Manafort and his team appear to have sensed the risk at least in part, and came up with a strategy of having their lawyers do the talking to the government. Turns out that that strategy only made things worse. Manafort’s lawyers sent letters to the FBI describing circumstances of Manafort’s representation of some Ukrainian groups that supported the Russian position. In the Section 1001 counts in the indictment, the government claims that some of the statements in those letters were false. Whereupon the investigators subpoenaed Manafort’s lawyer, and demanded that she testify before the grand jury. When she asserted attorney-client privilege, the government said that it did not apply because the communications were in furtherance of a plan to violate 18 U.S.C. Section 1001. The Chief Judge of the DC District Court (Howell) bought the government’s argument and compelled the lawyer to testify.
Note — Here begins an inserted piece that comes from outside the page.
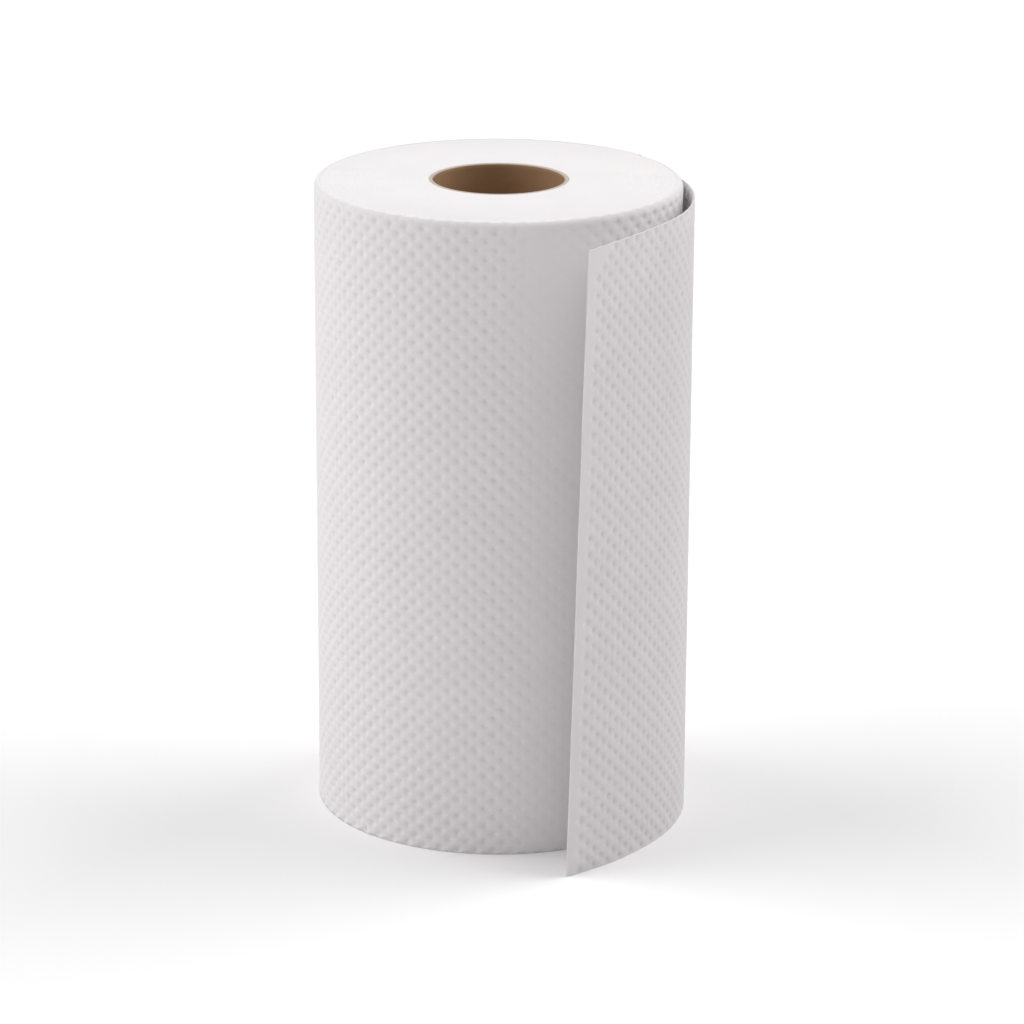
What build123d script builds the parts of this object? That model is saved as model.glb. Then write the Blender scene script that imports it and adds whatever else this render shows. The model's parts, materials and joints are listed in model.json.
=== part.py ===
from build123d import *

import os
from math import acos, degrees

# A roll of kitchen paper towel standing on its end, with the last turn hanging open.
# Millimetres and degrees. +Z is up along the roll's axis, the origin is on that axis in the plane
# that the roll stands on, and the loose sheet opens towards -Y.

# Driving dimensions
roll_height = 228.0  # width of the paper web, which is the height of the standing roll
roll_diameter = 130.0  # outside of the wound paper
core_bore = 46.0  # clear hole through the card tube
core_wall = 1.5  # wall of the card tube
top_round = 2.0  # softened outer edge of the paper at the top end
sheet_thickness = 0.8  # embossed two-ply sheet with its relief

# The loose last turn. It leaves the wound paper at one upright line and bends back round the roll
# less and less, so its free edge stands well clear of the wound paper.
leave_angle = 37.5  # place of that line round the roll, counted from +X towards +Y
loose_length = 143.0  # from the leaving line to the free edge, along the sheet
bent_length = 95.0  # the first part of that, which keeps one bend from the foot to the top
spring_back = 15.0  # how much wider than the roll the first part bends, on the radius
foot_far_radius = 108.0  # outer face of the far part, at the foot
top_far_radius = 350.0  # outer face of the far part, at the top, where it hangs almost flat
top_drop = 3.3  # the loose sheet has slipped down by this much at the top

# Fits
core_fit = 0.0  # the first turn is glued to the card tube, so the two meet face to face

roll_radius = roll_diameter / 2
core_radius = core_bore / 2
tube_radius = core_radius + core_wall
paper_bore_radius = tube_radius + core_fit

# The bent part, seen from above. Its centre lies behind the roll's axis, so its outer face leaves
# the wound paper without a corner, and its inner face starts at a crevice further round.
sheet_top = roll_height - top_drop
bend_radius = roll_radius + spring_back
inner_bend_radius = bend_radius - sheet_thickness
bend_centre = Vector(-spring_back, 0).rotate(Axis.Z, leave_angle)
bent_turn = degrees(bent_length / bend_radius)
bend_end_angle = leave_angle - bent_turn
bend_end = bend_centre + Vector(bend_radius, 0).rotate(Axis.Z, bend_end_angle)
inner_bend_end = bend_centre + Vector(inner_bend_radius, 0).rotate(Axis.Z, bend_end_angle)
bend_end_heading = Vector(0, -1).rotate(Axis.Z, bend_end_angle)

# Law of cosines on the roll's axis, the bend's centre and the crevice
crevice_turn = degrees(
    acos((inner_bend_radius**2 - roll_radius**2 - spring_back**2) / (2 * roll_radius * spring_back))
)
crevice = Vector(roll_radius, 0).rotate(Axis.Z, leave_angle - crevice_turn)
crevice_bend_angle = Vector(1, 0).get_signed_angle(crevice - bend_centre, Vector(0, 0, 1))


def far_section(plane, far_radius):
    """Level section of the far part of the loose sheet, from the end of the bend to the free edge."""
    far_turn = degrees((loose_length - bent_length) / far_radius)
    with BuildSketch(plane) as section:
        with BuildLine():
            outer = JernArc(bend_end, bend_end_heading, far_radius, -far_turn)
            inner = JernArc(inner_bend_end, bend_end_heading, far_radius - sheet_thickness, -far_turn)
            Line(outer @ 0, inner @ 0)
            Line(outer @ 1, inner @ 1)
        make_face()
    return section.sketch.face()


# Card tube that the web is wound on, cut flush with the paper at both ends
with BuildPart() as core_tube:
    with BuildSketch(Plane.XY):
        Circle(tube_radius)
        Circle(core_radius, mode=Mode.SUBTRACT)
    extrude(amount=roll_height)

# The paper web: all its wound turns as one solid, with the loose end of the same web
with BuildPart() as towel_roll:
    with BuildSketch(Plane.XY):
        with BuildLine():
            CenterArc((0, 0), roll_radius, leave_angle, 360 - crevice_turn)
            CenterArc(bend_centre, bend_radius, leave_angle, -bent_turn)
            Line(bend_end, inner_bend_end)
            CenterArc(bend_centre, inner_bend_radius, bend_end_angle, crevice_bend_angle - bend_end_angle)
        make_face()
        Circle(paper_bore_radius, mode=Mode.SUBTRACT)
    extrude(amount=sheet_top)
    # The wound turns stand proud of the loose sheet at the top, with their outer edge rounded
    with BuildSketch(Plane.XY.offset(sheet_top)):
        Circle(roll_radius)
        Circle(paper_bore_radius, mode=Mode.SUBTRACT)
    extrude(amount=top_drop)
    top_edges = towel_roll.edges().filter_by(GeomType.CIRCLE).group_by(Axis.Z)[-1]
    fillet(top_edges.sort_by(SortBy.RADIUS)[-1], top_round)
    foot_section = far_section(Plane.XY, foot_far_radius)
    top_section = far_section(Plane.XY.offset(sheet_top), top_far_radius)
    loft([foot_section, top_section], ruled=True)

core_tube.part.label = "core_tube"
towel_roll.part.label = "towel_roll"

os.makedirs("parts", exist_ok=True)
export_step(core_tube.part, "parts/core_tube.step")
export_step(towel_roll.part, "parts/towel_roll.step")
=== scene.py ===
import json
from math import cos, pi, radians, sin

import bmesh
import bpy
import numpy as np
from bpy.props import FloatProperty, FloatVectorProperty, IntProperty, PointerProperty
from mathutils import Euler, Matrix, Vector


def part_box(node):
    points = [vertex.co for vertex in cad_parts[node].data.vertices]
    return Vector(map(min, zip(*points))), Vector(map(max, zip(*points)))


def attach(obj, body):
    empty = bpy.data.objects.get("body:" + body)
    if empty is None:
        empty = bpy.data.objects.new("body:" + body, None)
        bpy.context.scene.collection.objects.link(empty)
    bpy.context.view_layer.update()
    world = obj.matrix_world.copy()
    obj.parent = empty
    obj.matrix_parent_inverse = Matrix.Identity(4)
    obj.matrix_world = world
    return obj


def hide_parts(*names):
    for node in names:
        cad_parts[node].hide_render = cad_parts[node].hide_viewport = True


bl_info = {
    "name": "Kitchen Paper Roll",
    "version": (1, 0, 0),
    "blender": (4, 5, 0),
    "location": "3D View > Sidebar > Paper Roll",
    "description": "Builds an embossed paper towel roll with a loose last sheet around its packed frame",
    "category": "Add Mesh",
}

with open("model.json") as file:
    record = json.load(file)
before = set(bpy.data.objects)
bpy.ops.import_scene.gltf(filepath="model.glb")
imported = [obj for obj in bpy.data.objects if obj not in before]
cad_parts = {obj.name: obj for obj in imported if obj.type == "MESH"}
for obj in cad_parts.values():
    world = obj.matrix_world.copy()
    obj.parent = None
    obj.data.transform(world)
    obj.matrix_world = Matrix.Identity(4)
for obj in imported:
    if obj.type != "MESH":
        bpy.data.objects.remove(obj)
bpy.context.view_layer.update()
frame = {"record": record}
MM = 0.001

# Sizes that the frame gives: the roll's outside, its height and its card tube
BORE = next(m for m in frame["record"]["mounts"] if m["name"] == "core_bore")
ROLL_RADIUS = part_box("towel_roll")[1].y
ROLL_HEIGHT = BORE["dims"]["length_mm"] * MM
CORE_INNER = BORE["dims"]["r_mm"] * MM
CORE_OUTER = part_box("core_tube")[1].x

# Thickness of the outer turn's shell, and how the wound turns reach under its lip
WRAP_DEPTH = 1.0 * MM
LIP_OVERLAP = 0.05 * MM
LIP_CLEARANCE = 0.03 * MM


# ------------------------------------------------------------------------------------------------
# What a user may change
# ------------------------------------------------------------------------------------------------

def length(name, description, default, **more):
    """A size in metres, shown in the sidebar."""
    return FloatProperty(
        name=name, description=description, default=default, unit="LENGTH", precision=5, **more
    )


class PaperSettings(bpy.types.PropertyGroup):
    """The embossed web: its wound turns and its loose last sheet."""

    columns: IntProperty(
        name="Columns", description="Columns of dimples round the roll", default=128, min=8
    )
    rows: IntProperty(
        name="Rows", description="Half-rows of dimples from the foot to the top", default=74, min=4
    )
    dimple_radius: length("Dimple radius", "Rim of one pressed dimple", 1.3 * MM)
    dimple_depth: length("Dimple depth", "How far a dimple is pressed in", 0.66 * MM)
    depth_spread: FloatProperty(
        name="Depth spread", description="How much the dimples differ in depth", default=0.2,
        min=0, max=1, subtype="FACTOR",
    )
    sheet_thickness: length("Sheet thickness", "Two plies of the loose sheet", 0.5 * MM)
    lap_drop: length("Lap drop", "How much lower the turn under the loose sheet lies", 0.65 * MM)
    shoulder: length("Shoulder", "Rounding of the roll's outer edge at the top", 2.0 * MM)
    rubbed_place: length("Rubbed place", "Middle of the rubbed strip, from the leaving line", 284 * MM)
    rubbed_width: length("Rubbed width", "Half width of the rubbed strip", 14 * MM)
    rubbed_share: FloatProperty(
        name="Rubbed share", description="How much of the dimples' depth is rubbed away",
        default=0.75, min=0, max=1, subtype="FACTOR",
    )
    wander: length("Wander", "How far the sheet strays from a true curve", 0.22 * MM)
    turn_pitch: length("Turn pitch", "Spacing of the turn edges that show on the ends", 1.2 * MM)
    turn_relief: length("Turn relief", "Depth between two turn edges at the outside", 0.30 * MM)
    color: FloatVectorProperty(
        name="Paper color", description="Bleached paper", subtype="COLOR", size=3, min=0, max=1,
        default=(0.868, 0.842, 0.850),
    )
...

An excellent summary of this situation can be found in this piece by lawyers at the Morvillo Abramowitz firm. As recently as a few decades ago, it was completely unheard-of for prosecutors to subpoena the defense attorney and demand that she testify about the preparation of the defense of the case. But over time, prosecutors have taken more and more to this tactic. The logic of Judge Howell’s decision would make subpoenaing the defense lawyer a legitimate and standard tactic in pretty much every case. Hey, there might be something in the communications with the government that is not 1000 percent accurate! The effort to try to avoid Section 1001 problems by having the lawyer do the talking not only doesn’t avoid the problems, it now exposes the whole defense strategy to the government’s scrutiny, and probably also gets your lawyer disqualified and requires you to start over.
Somehow our Justice Department and FBI think that all of this is perfectly OK. As their fundamental corruption has gotten deeper and deeper, they have completely lost all perspective.
Having read this, what is your take on whether President Trump should agree to be interviewed by Mueller’s people?